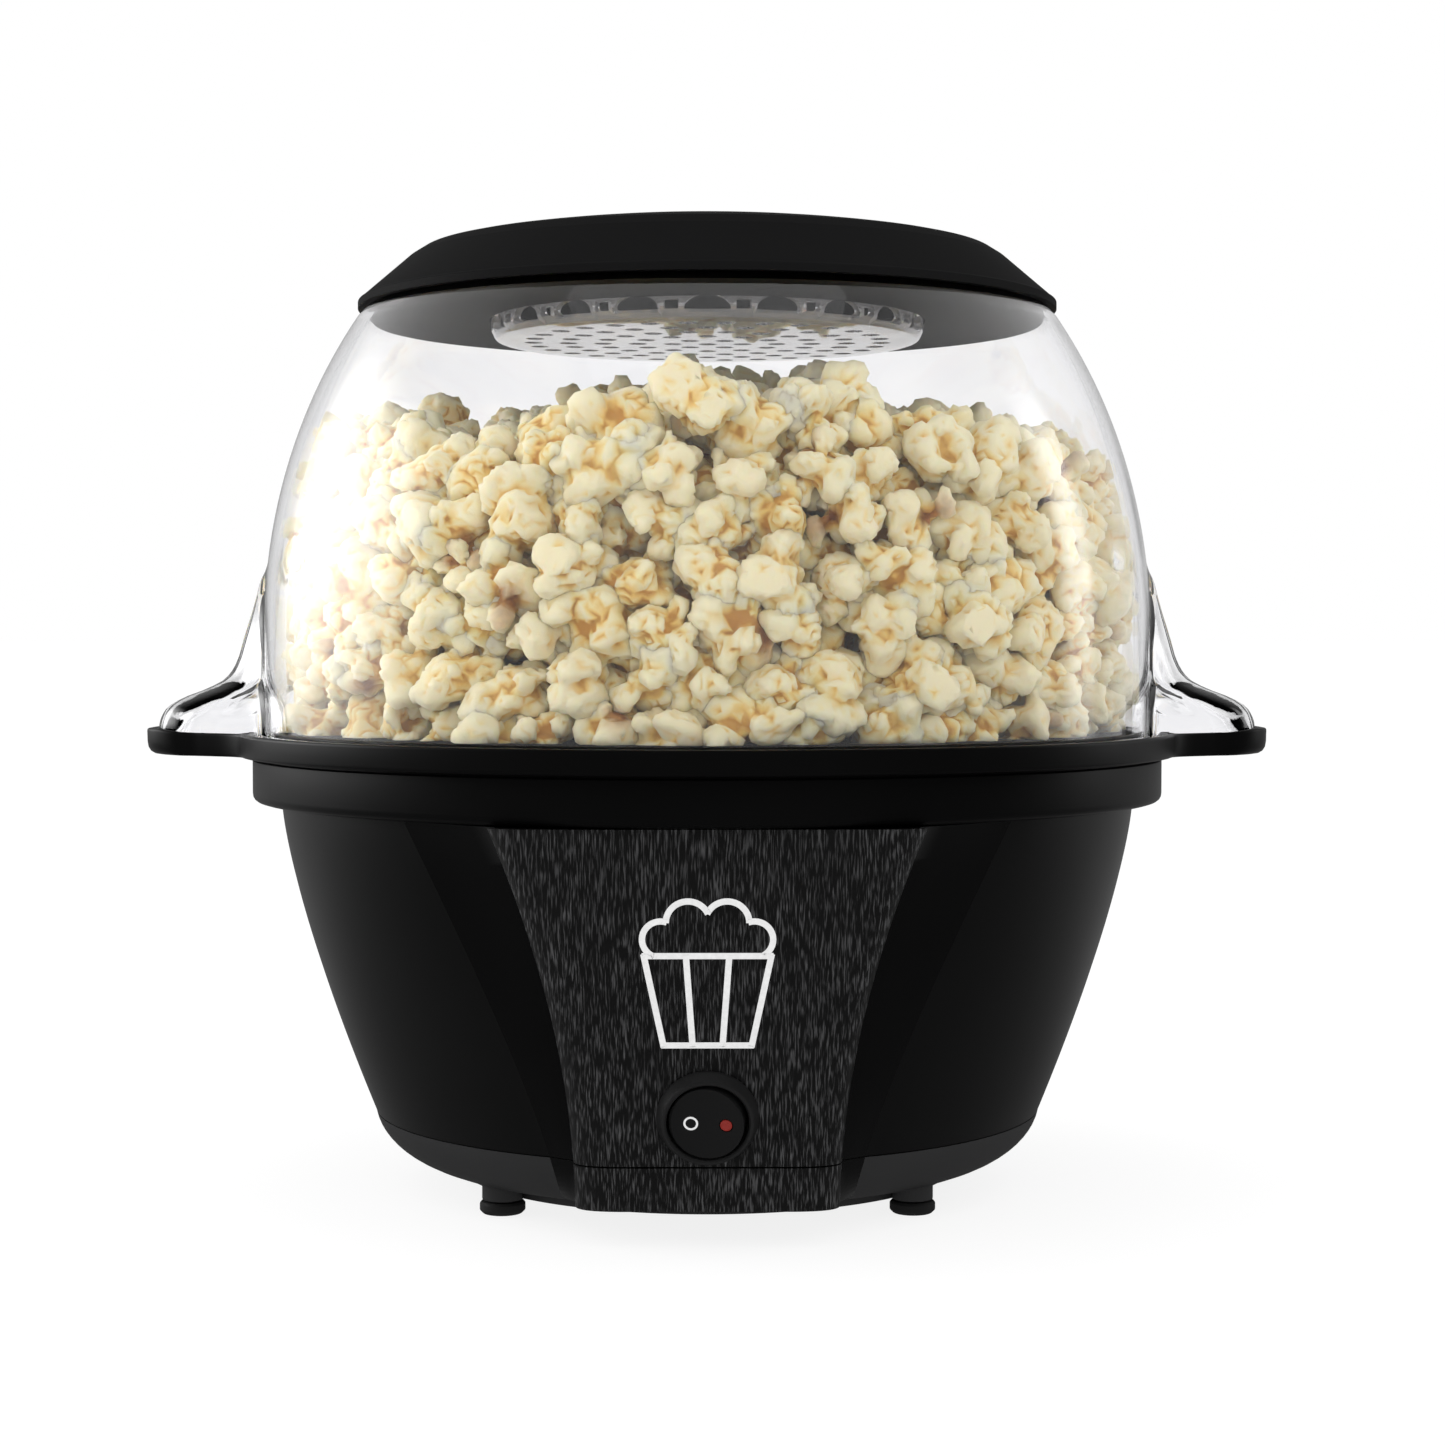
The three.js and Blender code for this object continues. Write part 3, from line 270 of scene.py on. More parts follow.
# ---------------------------------------------------------------- node-tree helpers
class Nodes:
    """A short way to write the node tree of a material, the world or a lamp."""

    def __init__(self, owner, output="ShaderNodeOutputMaterial"):
        owner.use_nodes = True
        self.owner = owner
        self.tree = owner.node_tree
        self.tree.nodes.clear()
        self.output = self.add(output)

    def add(self, kind, **settings):
        node = self.tree.nodes.new(kind)
        for key, value in settings.items():
            setattr(node, key, value)
        return node

    def link(self, source, target):
        self.tree.links.new(source, target)

    def feed(self, source, target):
        """Sets a socket to a number, or links it to another node's output."""
        if isinstance(source, float):
            target.default_value = source
        else:
            self.link(source, target)

    def show(self, shader):
        self.link(shader, self.output.inputs[0])

    def shader(self, **sockets):
        """A Principled shader with its sockets set, wired to the output."""
        node = self.add("ShaderNodeBsdfPrincipled")
        for key, value in sockets.items():
            node.inputs[key.replace("_", " ")].default_value = value
        self.show(node.outputs[0])
        return node

    def place(self, scale=(1, 1, 1)):
        """Object coordinates in metres, stretched by scale."""
        where = self.add("ShaderNodeTexCoord")
        mapping = self.add("ShaderNodeMapping")
        mapping.inputs["Scale"].default_value = scale
        self.link(where.outputs["Object"], mapping.inputs["Vector"])
        return mapping.outputs["Vector"]

    def noise(self, vector, scale, detail=2.0, roughness=0.5):
        node = self.add("ShaderNodeTexNoise")
        node.inputs["Scale"].default_value = scale
        node.inputs["Detail"].default_value = detail
        node.inputs["Roughness"].default_value = roughness
        self.link(vector, node.inputs["Vector"])
        return node.outputs["Fac"]

    def maths(self, operation, first, second, clamp=False):
        node = self.add("ShaderNodeMath", operation=operation, use_clamp=clamp)
        self.feed(first, node.inputs[0])
        self.feed(second, node.inputs[1])
        return node.outputs[0]

    def blend(self, share, first, second):
        """Mixes two shaders. At share 0 only the first shows."""
        node = self.add("ShaderNodeMixShader")
        for source, target in zip((share, first, second), node.inputs):
            self.feed(source, target)
        return node.outputs[0]

    def glow(self, kind, strength):
        """A white emission or background."""
        node = self.add(kind)
        node.inputs["Color"].default_value = (1.0, 1.0, 1.0, 1.0)
        self.feed(strength, node.inputs["Strength"])
        return node.outputs[0]

    def spread(self, value, low, high, to_low, to_high, kind="LINEAR"):
        """Maps the range low to high onto to_low to to_high."""
        node = self.add("ShaderNodeMapRange", interpolation_type=kind)
        for key, number in zip(("From Min", "From Max", "To Min", "To Max"), (low, high, to_low, to_high)):
            node.inputs[key].default_value = number
        self.link(value, node.inputs["Value"])
        return node.outputs["Result"]

    def ramp(self, value, *stops):
        """Colours at positions 0 to 1 along value."""
        node = self.add("ShaderNodeValToRGB")
        ramp = node.color_ramp
        while len(ramp.elements) < len(stops):
            ramp.elements.new(0.5)
        for element, (position, colour) in zip(ramp.elements, stops):
            element.position = position
            element.color = (*colour, 1.0)
        self.link(value, node.inputs["Fac"])
        return node.outputs["Color"]

    def mottle(self, shader, pattern, share, colour, rough_low, rough_high):
        """A colour that drops to a share of itself, and a roughness that changes with it."""
        darker = tuple(c * share for c in colour)
        self.link(self.ramp(pattern, (0.3, darker), (0.7, colour)), shader.inputs["Base Color"])
        self.link(self.spread(pattern, 0.3, 0.7, rough_low, rough_high), shader.inputs["Roughness"])

    def bump(self, height, strength, distance, shader):
        node = self.add("ShaderNodeBump")
        node.inputs["Strength"].default_value = strength
        node.inputs["Distance"].default_value = distance
        self.link(height, node.inputs["Height"])
        self.link(node.outputs[0], shader.inputs["Normal"])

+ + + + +

• **What needs to be done**: Print the listing above in its entirety, with every line exact.

• **Correct output**:
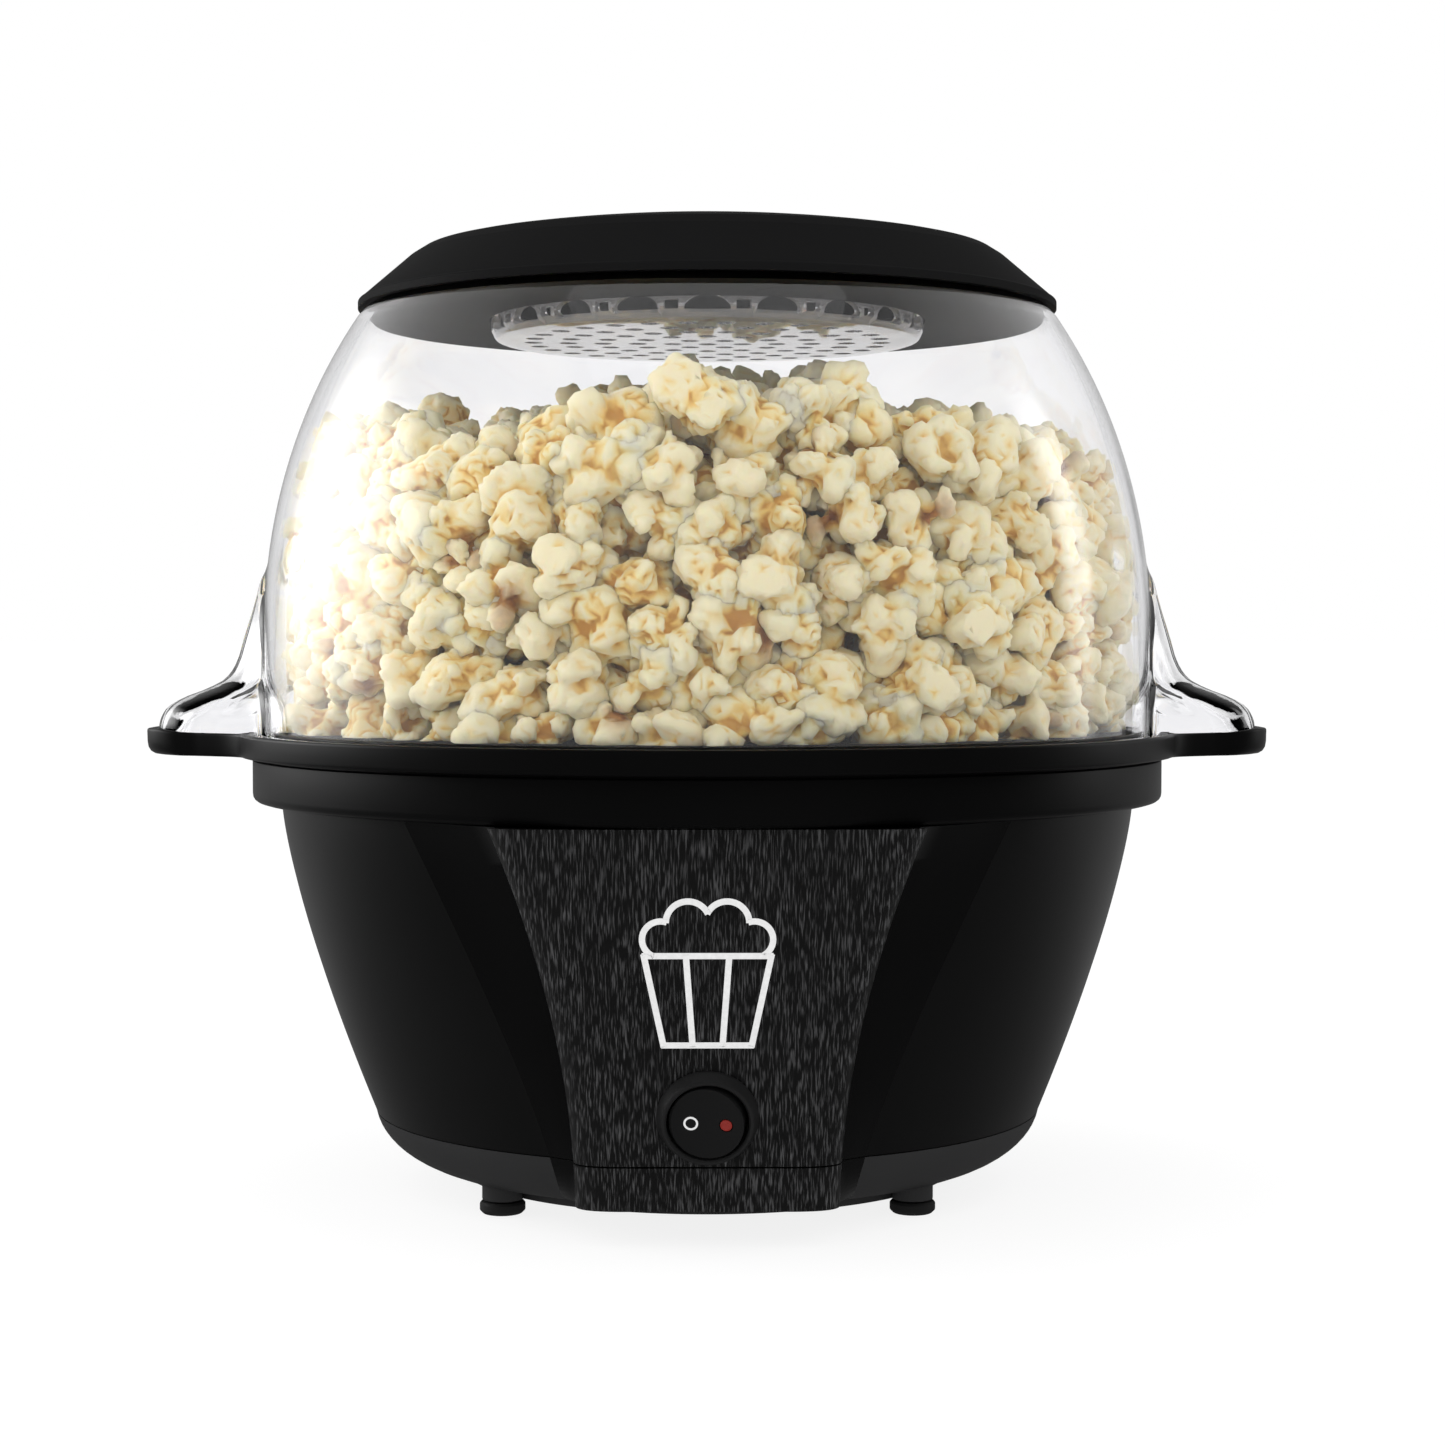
The three.js and Blender code for this object continues. Write part 3, from line 270 of scene.py on. More parts follow.
# ---------------------------------------------------------------- node-tree helpers
class Nodes:
    """A short way to write the node tree of a material, the world or a lamp."""

    def __init__(self, owner, output="ShaderNodeOutputMaterial"):
        owner.use_nodes = True
        self.owner = owner
        self.tree = owner.node_tree
        self.tree.nodes.clear()
        self.output = self.add(output)

    def add(self, kind, **settings):
        node = self.tree.nodes.new(kind)
        for key, value in settings.items():
            setattr(node, key, value)
        return node

    def link(self, source, target):
        self.tree.links.new(source, target)

    def feed(self, source, target):
        """Sets a socket to a number, or links it to another node's output."""
        if isinstance(source, float):
            target.default_value = source
        else:
            self.link(source, target)

    def show(self, shader):
        self.link(shader, self.output.inputs[0])

    def shader(self, **sockets):
        """A Principled shader with its sockets set, wired to the output."""
        node = self.add("ShaderNodeBsdfPrincipled")
        for key, value in sockets.items():
            node.inputs[key.replace("_", " ")].default_value = value
        self.show(node.outputs[0])
        return node

    def place(self, scale=(1, 1, 1)):
        """Object coordinates in metres, stretched by scale."""
        where = self.add("ShaderNodeTexCoord")
        mapping = self.add("ShaderNodeMapping")
        mapping.inputs["Scale"].default_value = scale
        self.link(where.outputs["Object"], mapping.inputs["Vector"])
        return mapping.outputs["Vector"]

    def noise(self, vector, scale, detail=2.0, roughness=0.5):
        node = self.add("ShaderNodeTexNoise")
        node.inputs["Scale"].default_value = scale
        node.inputs["Detail"].default_value = detail
        node.inputs["Roughness"].default_value = roughness
        self.link(vector, node.inputs["Vector"])
        return node.outputs["Fac"]

    def maths(self, operation, first, second, clamp=False):
        node = self.add("ShaderNodeMath", operation=operation, use_clamp=clamp)
        self.feed(first, node.inputs[0])
        self.feed(second, node.inputs[1])
        return node.outputs[0]

    def blend(self, share, first, second):
        """Mixes two shaders. At share 0 only the first shows."""
        node = self.add("ShaderNodeMixShader")
        for source, target in zip((share, first, second), node.inputs):
            self.feed(source, target)
        return node.outputs[0]

    def glow(self, kind, strength):
        """A white emission or background."""
        node = self.add(kind)
        node.inputs["Color"].default_value = (1.0, 1.0, 1.0, 1.0)
        self.feed(strength, node.inputs["Strength"])
        return node.outputs[0]

    def spread(self, value, low, high, to_low, to_high, kind="LINEAR"):
        """Maps the range low to high onto to_low to to_high."""
        node = self.add("ShaderNodeMapRange", interpolation_type=kind)
        for key, number in zip(("From Min", "From Max", "To Min", "To Max"), (low, high, to_low, to_high)):
            node.inputs[key].default_value = number
        self.link(value, node.inputs["Value"])
        return node.outputs["Result"]

    def ramp(self, value, *stops):
        """Colours at positions 0 to 1 along value."""
        node = self.add("ShaderNodeValToRGB")
        ramp = node.color_ramp
        while len(ramp.elements) < len(stops):
            ramp.elements.new(0.5)
        for element, (position, colour) in zip(ramp.elements, stops):
            element.position = position
            element.color = (*colour, 1.0)
        self.link(value, node.inputs["Fac"])
        return node.outputs["Color"]

    def mottle(self, shader, pattern, share, colour, rough_low, rough_high):
        """A colour that drops to a share of itself, and a roughness that changes with it."""
        darker = tuple(c * share for c in colour)
        self.link(self.ramp(pattern, (0.3, darker), (0.7, colour)), shader.inputs["Base Color"])
        self.link(self.spread(pattern, 0.3, 0.7, rough_low, rough_high), shader.inputs["Roughness"])

    def bump(self, height, strength, distance, shader):
        node = self.add("ShaderNodeBump")
        node.inputs["Strength"].default_value = strength
        node.inputs["Distance"].default_value = distance
        self.link(height, node.inputs["Height"])
        self.link(node.outputs[0], shader.inputs["Normal"])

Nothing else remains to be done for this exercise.